This eighth edition of The Insolvency Review once again offers an in-depth review of market conditions and insolvency case developments in key countries. A debt of gratitude is owed to the outstanding professionals around the globe who have dedicated their time and talents to this book. As always, their contributions reflect diverse viewpoints and approaches, which in turn reflect the diversity of their respective national commercial cultures and laws.

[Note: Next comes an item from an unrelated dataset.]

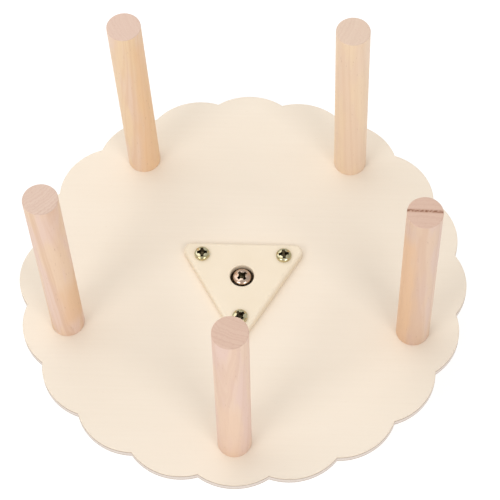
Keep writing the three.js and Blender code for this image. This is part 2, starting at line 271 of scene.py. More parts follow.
def slab(name, outline, wall, holes, wall_look=0):
    """A flat closed body. outline(inset) is a loop, wall its (inset, height) steps from the lower
    face to the upper, and each hole is (x, y, steps, segments, through)."""
    bm = bmesh.new()
    rings = [add_ring(bm, outline(inset), height) for inset, height in wall]
    for index in range(len(rings) - 1):
        flat = index == 0 or index == len(rings) - 2
        join_rings(bm, rings[index], rings[index + 1], 0 if flat else wall_look)
    lower, upper = loop_edges(bm, rings[0]), loop_edges(bm, rings[-1])
    for x, y, steps, segments, through in holes:
        centre = Vector((x, y))
        walls = []
        for radius, height in steps:
            circle = [centre + on_circle(radius, angle) for angle in angles_round(segments)]
            walls.append(add_ring(bm, circle, height))
        for index in range(len(walls) - 1):
            join_rings(bm, walls[index], walls[index + 1], wall_look)
        lower += loop_edges(bm, walls[0])
        if through:
            upper += loop_edges(bm, walls[-1])
        else:
            tip = [bm.verts.new((x * MM, y * MM, steps[-1][1] * MM))]
            join_rings(bm, walls[-1], tip, wall_look)
    for edges in (lower, upper):
        bmesh.ops.triangle_fill(bm, edges=edges, use_beauty=True, use_dissolve=False)
    return make_object(name, bm)


def turned(name, profile, segments, place=(0, 0, 0), thread=None, closed=False, stretch=None):
    """A (radius, height) profile turned about Z through place. Profile points on the thread's
    radius are cut by its helical groove. stretch(radius, angle) gives the reach, as for a hexagon."""
    bm = bmesh.new()
    centre = Vector(place)
    rings = []
    for radius, height in profile:
        if radius < 1e-6:
            rings.append([bm.verts.new((centre + Vector((0, 0, height))) * MM)])
            continue
        ring = []
        for angle in angles_round(segments):
            reach = radius
            if stretch:
                reach = stretch(radius, angle)
            if thread and abs(radius - thread["shank"]) < 1e-6:
                phase = (height / thread["pitch"] - angle / (2 * math.pi)) % 1
                reach -= 0.5 * thread["pitch"] * abs(2 * phase - 1)
            point = on_circle(reach, angle)
            ring.append(bm.verts.new((centre + Vector((point.x, point.y, height))) * MM))
        rings.append(ring)
    for index in range(len(rings) - 1):
        join_rings(bm, rings[index], rings[index + 1])
    if closed:
        join_rings(bm, rings[-1], rings[0])
    return make_object(name, bm)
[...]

This year's book is being published as the world continues to cope with the covid-19 pandemic. Some countries are more affected than others but one thing is clear: in addition to the tragic impact of the pandemic on the lives and health of so many around the world, the economic hardship on individuals and businesses is extensive. This impact goes well beyond those directly affected by the virus. In many countries, lockdowns have affected a number of economic sectors. Airlines, hospitality, entertainment, dining and retail, just to name a few, have seen their revenues collapse and enormous numbers of jobs lost. The impact on employees in these sectors has been tragic, and the effect on consumers has rippled through other sectors as well. Governmental stimulus efforts have cushioned some of this impact but even so we are now seeing record numbers of business failures. These numbers will only grow until the pandemic is under control.
As can be seen in these pages, insolvency professionals and courts are coping with the resulting onslaught of business insolvencies to the best of their ability. Still, efforts to rescue and restructure businesses and save jobs are of no avail if revenues cannot timely be restored. Insolvency proceedings can be a holding action, but they cannot create revenue to allow a business to survive. The insolvency system then becomes merely an orderly means of shutting businesses down and distributing their assets.
One question to ask is whether, where businesses revenues collapse owing to an exogenous event such as a pandemic, the fact that investors and employees in some economic sectors absorb losses and hardships that are disproportionate to those in other sectors is not highly arbitrary. Some cogently argue that these costs, which are imposed by actions taken by governments, businesses and individuals to protect the public's health and wellbeing, should be absorbed by the public sector and allocated through tax policy rather than having them absorbed by the unlucky employees and stakeholders of the affected businesses.
Another question is whether allowing the collapse of these businesses, which were viable before the pandemic, will not also make the return to normal more difficult after the worst is behind us. Rather than idling for a while and then resuming, the affected economic engines are being shut down. Their lights are literally going out. Over the long run, will it be more time-consuming and costly to reconstruct these economic engines anew, and then crank them up and restart them, than it would be to support them so they can idle for a time and then resume in their current form?
Of course, for businesses to remain intact they must be provided with liquidity and capital, and programmes have been adopted in a number of countries to provide this, at least temporarily. Payment moratoria also have played a role in some countries, though these moratoria inevitably force some of the costs onto private sector parties (for example, landlords).
Frankly, there may be no good answers to these questions.
Next year, we may be in a better position to assess the economic damage done by the pandemic and how successful countries have been in preserving their business infrastructure, restoring employment and mitigating the arbitrary impacts described above. In the meantime, it is up to the insolvency system to take up the slack as best it can. I know that insolvency professionals, especially the authors contributing to this volume, are up to the task.
As I do each year, I want to thank each of the contributors to this book for their efforts to make The Insolvency Review a valuable resource. As each of our authors knows, this book is a challenging undertaking every year, and particularly so in this year of covid-19. As in previous years, my hope is that this year's volume will help all of us, authors and readers alike, reflect on the larger picture, keeping our eye on likely, as well as necessary, developments, on both the near and distant horizons.